The webcomics blog about webcomics

Roar! Hotdogs! Fire!

The ongoing interview/discussion I’ve been having with two very patient artists (both folks I’ve written about in the past; I’ll write more once we finish) has lately turned to the question of length of webcomics. Specifically, we’re talking about the difference in reading a shortform piece online as opposed to a longform piece. Yes, we’ve been on this road before. Yes, we (by which I really mean I) keep coming back to it. I still think it’s an issue; it was something I’ve been thinking about particularly now that I work somewhere where I don’t have ready internet access at my desk.

Obviously these terms are open for discussion and of course there’s complications. For example, imagine a webcomic which is a daily updated strip (and here I mean ‘strip’ in the more classic sense, though it doesn’t have to adhere to the traditional design or pacing where there’s a punchline in the final panel). Each strip is self-contained. The characters, naturally, carry over from strip to strip, and while there’s no set overarching narrative these characters go about their lives, jobs, air hockey, whatever. Eventually there’s 500 or 1,000 of these things; sometimes collected into print versions, sometimes not. While not longform comics, that’s a pretty daunting archive; for a daily-updating strip, that number often represents years of work.

But what about the works out there which are kind of more like minicomics in their design? Not strips, in that there are multiple pages which are sequential–no one page stands alone, exactly–but also not longform works; they’re works that don’t have extensive archives or many multiple pages. In order words, a quicker read? We’ve all experienced that weird fuzzy-brain feeling from staring at the computer screen a little too long.

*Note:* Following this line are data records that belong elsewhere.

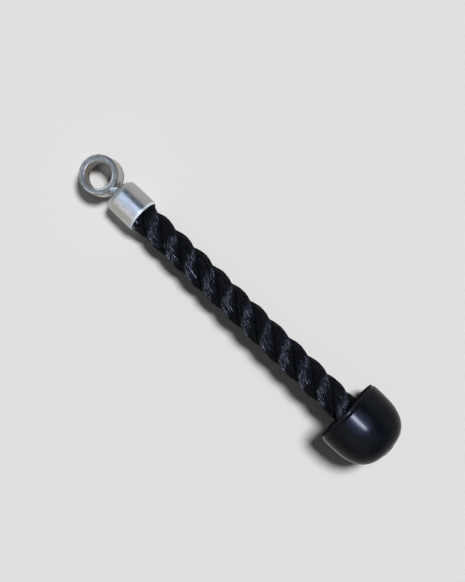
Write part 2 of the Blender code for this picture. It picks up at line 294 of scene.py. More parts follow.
def ring_steel(name, dark, light, worn, darkens_from, darkens_to):
    """The ring's turned wall or bore: lines run round it, and towards the back it turns a darker brown. In the bore
    this brown, darkest deep in, is painted shade for the shadowed hole that the bore reflects; on the wall it is a dark
    brown band along the back edge.
    """
    material, tree, shader = start_material(name, Roughness=0.36, Specular_IOR_Level=0.1)
    place = eye_place(tree)
    lines = noise(tree, place, (12.0, 12.0, 0.5))
    colour = two_tone(tree, lines, 0.3, 0.7, sRGB(dark), sRGB(light))
    # Towards the back the colour turns raggedly to the darker brown: painted shade in the bore, a dark back edge on the
    # wall
    deep = add_node(tree, "ShaderNodeSeparateXYZ", None, {"Vector": place}).outputs["Z"]
    patches = noise(tree, place, (5.0, 5.0, 3.0), detail=4.0)
    ragged = number_math(tree, "MULTIPLY_ADD", patches, 7.0, deep)
    wear = ranged(tree, ragged, darkens_from, darkens_to, 0.0, 1.0)
    colour = mixed(tree, wear, colour, sRGB(worn))
    # Where it is darker brown it is also less metallic
    tree.links.new(ranged(tree, wear, 0.0, 1.0, 1.0, 0.4), shader.inputs["Metallic"])
    # Painted shade: the steel is darkened beside the weld, where the wall meets the stem and the ferrule's end
    from_weld = vector_math(tree, "DISTANCE", place, (EYE_OUTER, 0.0, 0.0))
    dressed(tree, shader, mixed(tree, ranged(tree, from_weld, 6.5, 11.0, 0.85, 0.0), colour, sRGB("#4a403c")))
    bumped(tree, shader, lines, 0.04, 0.5)
    return material


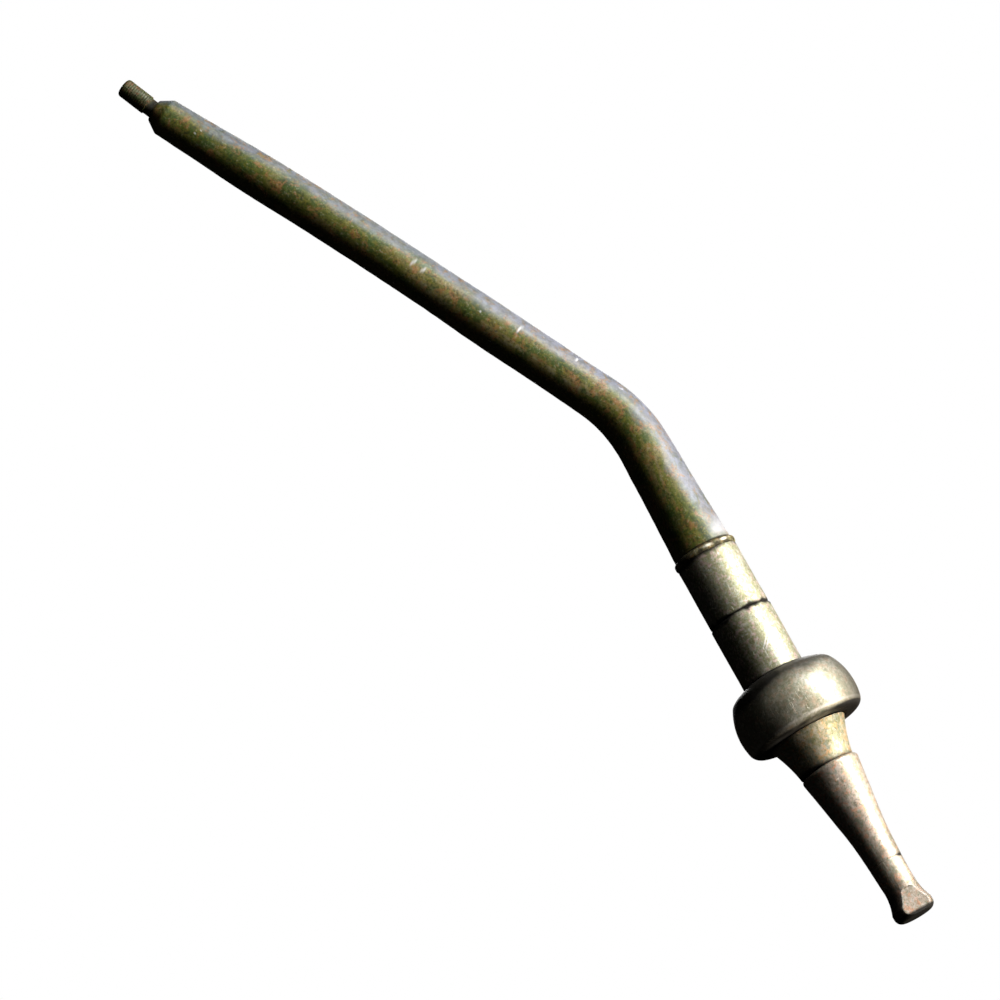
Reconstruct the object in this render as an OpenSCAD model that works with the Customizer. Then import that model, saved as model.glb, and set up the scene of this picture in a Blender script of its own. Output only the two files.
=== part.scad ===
// Gear shift arm: a bent floor lever that swings on a half-ball and ends in a selector finger.
// The origin is the centre of the half-ball's sphere. +Z runs up the shank towards the knob,
// and the arm leans back towards -X above its bend. The stem stands a little off the
// half-ball's centre, as the photographed one does. All sizes are in millimetres.

/* [Half-ball] */
// Diameter of the half-ball's sphere
ball_d = 50.8; // [42:0.1:62]
// Height of the half-ball's flat top above the sphere's centre
ball_top = 17; // [15.5:0.1:20.5]
// Width of the half-ball's flat top outside the lower sleeve
ball_top_lip = 0.3; // [0.1:0.1:1]
// Depth of the flat underside below the sphere's centre
ball_bottom = 9.2; // [7.5:0.1:11.5]
// Rounding of the rim round the underside
ball_rim_r = 4; // [2:0.1:5]
// Angle above the sphere's equator up to which its surface is a true sphere
ball_true_angle = 30; // [20:1:34]
// How far up its tangent the shoulder above the true sphere turns in, as a share
ball_shoulder = 0.52; // [0.3:0.01:0.8]
// Depth of the relief that keeps the neck collar's rim off the half-ball
collar_relief = 0.5; // [0.3:0.1:1]
// Wall of the bearing bush inside the half-ball
bush_wall = 2.6; // [1.5:0.1:3.5]
// Thickness of each thrust washer
washer_t = 1.6; // [0.8:0.1:2.5]
// How far the thrust washers' edges lie inside the lower sleeve's surface
washer_cover = 1.06; // [0.8:0.01:2]

/* [Shank] */
// How far the stem's axis stands off the half-ball's centre, towards -X
stem_offset = 1.2; // [0:0.1:2]
// Diameter of the stem that carries the sleeves and the half-ball
stem_d = 15.88; // [13.2:0.01:19.1]
// Diameter of the stem's tail, inside the finger
tail_d = 11.1; // [9:0.1:13.4]
// Outer diameter of the upper sleeve
upper_sleeve_d = 25.6; // [21.3:0.1:31]
// Length of the upper sleeve below the ring
upper_sleeve_len = 27.2; // [16:0.1:40]
// Outer diameter of the lower sleeve
lower_sleeve_d = 26.2; // [21.8:0.1:32]
// Length of the lower sleeve
lower_sleeve_len = 27; // [16:0.1:40]
// Bevel of the sleeves' edges where they meet
sleeve_bevel = 0.5; // [0.2:0.1:1]
// How far the retaining ring stands proud of the upper sleeve
ring_proud = 0.5; // [0.3:0.1:2]
// Thickness of the retaining ring
ring_h = 3.2; // [2:0.1:5]
// Depth of the retaining ring's seat below the upper sleeve's surface
ring_seat = 1.5; // [1:0.1:2.2]
// Gap between the retaining ring's ends
ring_gap = 4; // [2:0.5:8]
// Diameter of the dowels that lock the sleeves to the stem
dowel_d = 3; // [2:0.1:4]
// Length of a dowel inside the stem
dowel_bite = 4; // [2:0.1:6]

/* [Neck and finger] */
// How far the neck collar stands off the half-ball's centre, towards -X
collar_offset = 0.6; // [0:0.1:2]
// Diameter of the neck collar where it meets the half-ball
collar_top_d = 32.4; // [29:0.1:35]
// Diameter of the neck collar where it meets the finger
collar_end_d = 22.8; // [21:0.1:24]
// Length of the neck collar
collar_len = 15.5; // [12:0.1:20]
// Thickness of the collar's floor, which the finger clamps against the stem
collar_floor = 4.5; // [3:0.1:6]
// How far the collar's outline is hollowed
collar_sag = 0.6; // [0:0.1:1.2]
// Angle by which the finger leans towards +X from its shoulder down
finger_lean = 1.2; // [0:0.1:2]
// Diameter of the finger's shoulder
finger_top_d = 24.6; // [23:0.1:27]
// Rounding of the finger's shoulder
finger_top_r = 1.2; // [0.5:0.1:2]
// Diameter where the finger's steep taper ends
finger_mid_d = 15.5; // [14.5:0.1:17]
// Length of the finger's steep taper
finger_taper_len = 30.6; // [26:0.1:36]
// Diameter of the finger's lower end
finger_end_d = 14.1; // [12:0.1:15]
// Length of the finger below its steep taper
finger_end_len = 13.3; // [13:0.1:20]
// Solid length of finger between the stem's tail and the tip's shank
finger_web = 8.9; // [5:0.1:14]
// Diameter of the cross rivet that holds the finger
finger_rivet_d = 3.2; // [2:0.1:4]

/* [Tip] */
// Diameter of the tip's shank inside the finger
tip_shank_d = 7; // [5:0.1:8]
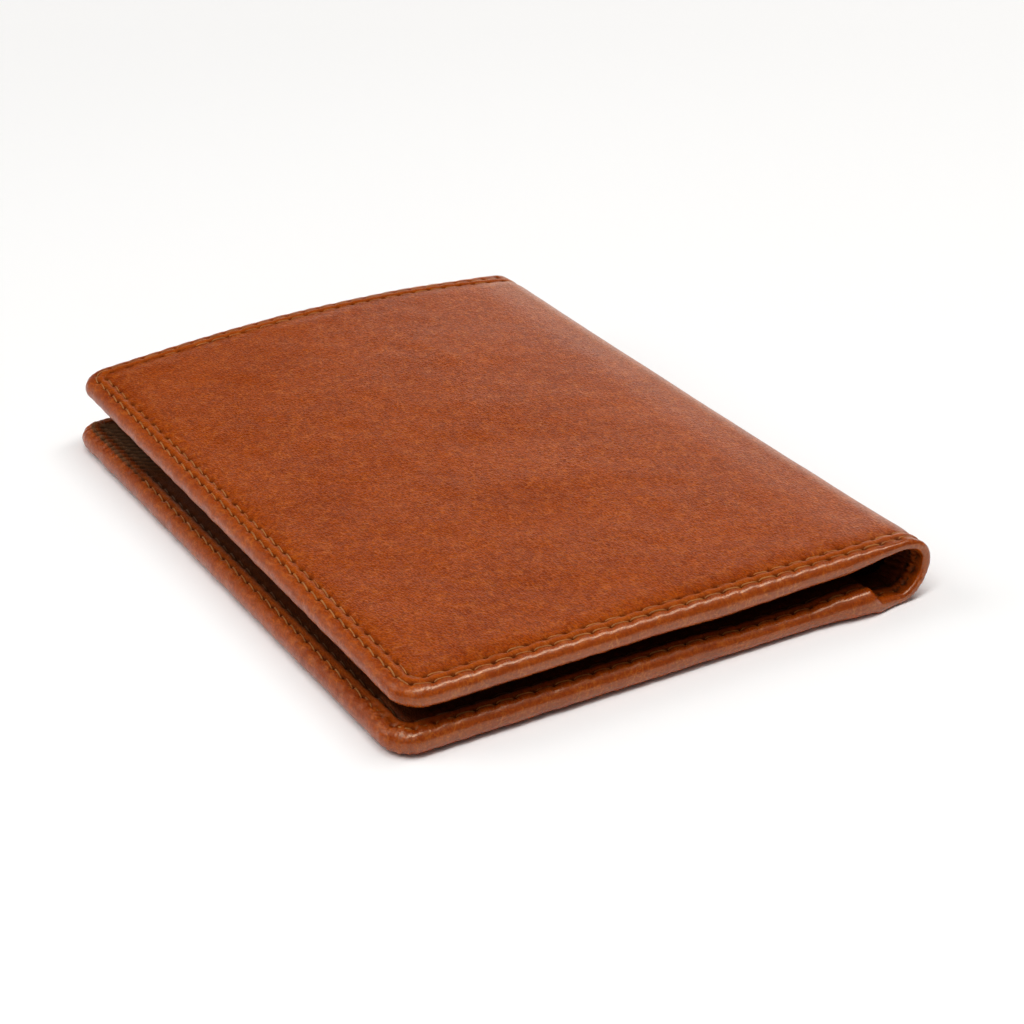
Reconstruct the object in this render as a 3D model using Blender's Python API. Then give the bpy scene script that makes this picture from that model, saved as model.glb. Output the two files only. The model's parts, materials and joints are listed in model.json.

Don’t things get lost, sometimes, when we read too much online (maybe like when you’re skimming the assigned reading for class, trying to cover as much ground as possible in a short amount of time)? How is new media going to affect how we read; someone I know recently mentioned having a copy of Watchmen on his computer that he was going to read. I couldn’t believe it; that’s a book which so totally uses framing and pages and pacing and borders to get the reader to that killer ending; would the power of that work be diluted for the reader not being able to turn that page into that bloody final chapter?

Alternatively, are there examples of online works which could work just as well in either medium? Yes. I can think of a few off of the top of my head; Colleen Frakes’ Tragic Relief being one, and Israel Sanchez’s Saturday another. While Tragic Relief is a minicomic which is also available online, I’m not as sure about Saturday. It’s 12 pages, so fairly short by minicomic standards, but it’s one longer story where a little sea creature gets his revenge on a bully, sort of by accident, and tastes his first hotdog (but not in that order). Maybe not longform, perhaps, but longer form? It’s also a little different in that there aren’t words. There’s no dialogue. Visually, it reminds me of Mike Luce’s lovely (and recently concluded?!) series Fite!, which presents its own fabulous challenges for the reader. With something like Fite! you’ve got to work a little harder; with something like Saturday, it’s a little less so for the absence of dialogue, but a little more so in some ways since you’re left to imagine some of the transitions and sounds (whereas with Fite! you get those representations; you just don’t get them in a language you’re expecting).

I haven’t finished thinking through all of these things, obviously, but I wanted to point you toward these interesting (I think) examples of work that’s a little different from what we’re used to seeing in webcomics, and also raises the issue of some of the mechanics of reading. There are beautiful webcomics which are difficult to read and intentionally somewhat offputting to readers. There are others that are easier to read, but challenge our sense of what ‘comic’ means. The range is almost unparalleled; in what other field or medium do you find this kind of diversity of styles and narratives? Maybe it’s less about length and more about range, in thinking about the unique advantages webcomics offer (which might offset some of the downsides, like fuzzy-brain)?